Uncomfortably Close Calls
The trail starts off at a dead-end roundabout along the harbor, lifting into the rocky, coastal hillside. My feet immediately sink into heavy, light brown mounds of mud. I need to use both hands to crawl my way up, fighting the pull of the slick path. I’m successful, even if my hands are now blocks of wet mud. But the views, much like the day before––dramatic with increasingly violent waves pounding against the naked rock––make up for it.
At least, to a point. Over time, the trail flirts uncomfortably close to dangerous dropoffs. Nothing Mr. Free Solo would bat an eye at, but I don’t do well with terrifying flashes of bone-cracking death. I’d rather go out in some kind of blaze of glory, not because I slipped on a wet rock.
So, I cut over to the dirt road at a certain point where my footing is surer. Plus the inland roads of Gozo are just as scenic with nary a vehicle in sight over the roughly patched concrete.
The run––turned slow hike––is taking me much longer than I budgeted. I decide to adjust course while remaining determined to at least make it to St.
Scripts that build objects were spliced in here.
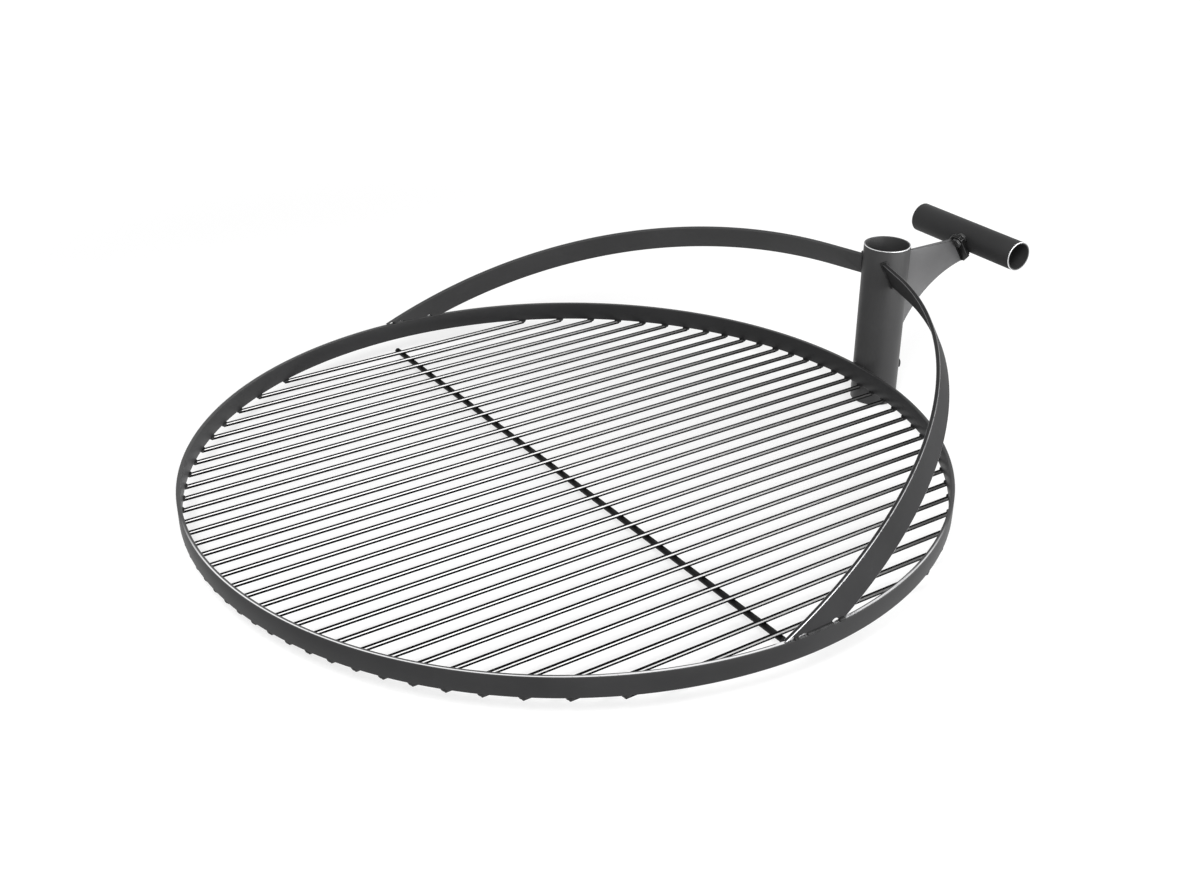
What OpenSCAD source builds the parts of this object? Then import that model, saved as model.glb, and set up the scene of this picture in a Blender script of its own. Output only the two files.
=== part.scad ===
// Round grill grate for a fire pit, carried by a sleeve that slides and swivels on a post.
// A ring of flat bar carries a row of round rods. Two rolled arms rise from the ring's top
// edge and lean in to the sleeve, and a curved gusset holds a T handle behind it.
// Millimetres. The origin is on the sleeve's axis at its lower end, +Z is up, +Y points
// from the middle of the grate to the handle, and +X runs along the cross bar.

/* [Ring] */
// Outside diameter of the ring
ring_od = 750; // [600:10:900]
// Height of the ring's flat bar
ring_h = 20; // [14:1:30]
// Thickness of the ring's flat bar
ring_t = 4; // [3:0.5:6]
// Height of the ring's lower edge above the sleeve's lower end
ring_lift = 24; // [16:1:40]
// Gap between the ring and the sleeve, which the weld fills
ring_gap = 0.5; // [0.4:0.1:1.5]

/* [Rods] */
// Number of rods in the row
rod_count = 33; // [25:1:37]
// Diameter of a rod
rod_d = 4.5; // [3.5:0.5:6]
// From the ring's inner face to the axis of the first rod, on the -X side
rod_margin_left = 31.8; // [20:0.2:44]
// From the axis of the last rod to the ring's inner face, on the +X side
rod_margin_right = 35.4; // [20:0.2:44]
// How far the rod tips stay inside the ring's outer face
rod_inset = 2.2; // [2.2:0.2:4]
// Angle by which the row is turned round the ring's middle, seen from above
rod_turn = 1.7; // [0:0.1:2.5]
// Diameter of the cross bar under the rods
bar_d = 6; // [4:0.5:8]
// How far the cross bar runs past the first rod
bar_past_left = 18.2; // [8:0.2:22]
// How far the cross bar runs past the last rod
bar_past_right = 3.4; // [3:0.2:12]
// How far the cross bar lies in front of the ring's middle
bar_front = 5.7; // [0:0.1:12]
// Angle of the cross bar against the square to the rods
bar_skew = 0.1; // [0:0.1:1.5]

/* [Arms] */
// Width of an arm's flat bar
arm_w = 28; // [22:1:36]
// Thickness of an arm's flat bar
arm_t = 4; // [3:0.5:6]
// Where an arm's centre line meets the ring, in front of the grate's cross axis
arm_foot_y = 9; // [-20:0.5:40]
// How far the arm's centre line sits inside the middle of the ring's bar
arm_foot_in = 1.5; // [0.5:0.1:3]
// How far the arm turns inwards at its foot, in its own plane
arm_heading = 7.8; // [4:0.1:12]
// Length of the straight that runs to the sleeve's axis
arm_straight = 62; // [36:1:90]
// Angle at which the arm's plane leans in over the grate
arm_lean = 10.6; // [6:0.2:14]
// Angle between the flat of the bar and the normal of the arm's plane
arm_flare = 2; // [0:0.5:4]
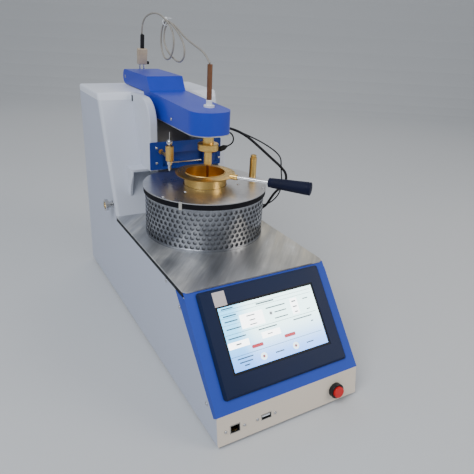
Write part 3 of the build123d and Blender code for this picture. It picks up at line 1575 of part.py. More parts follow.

Anthony’s Battery for no other reason than it sticks out on an aerial view of Google Maps as a thing to see.
Hoping on-and-off different trails, I reach the battery––sitting stoically on the edge of the rocky coast facing the increasingly heavy waves head-on. My path continues around the battery and meanders along an elevated section of the shore. But I’m close enough to the sea that the wind blows the mist of the waves, landing lightly against my upper lip. I can taste the salt as if I’m being seasoned.
Ahead, I see more of the same rocky shore looking less like a path and more like a trap for a hungry sea. I decide I’ve had enough, climbing onto the grassy hillside to the nearest road for a relatively straight shot back to the hotel. I felt like the wind gave me enough warnings to turn back, smacking me against my stupidly ambitious face as if to say, “Not worth it!” I finally decide to heed the wisdom and call it a day.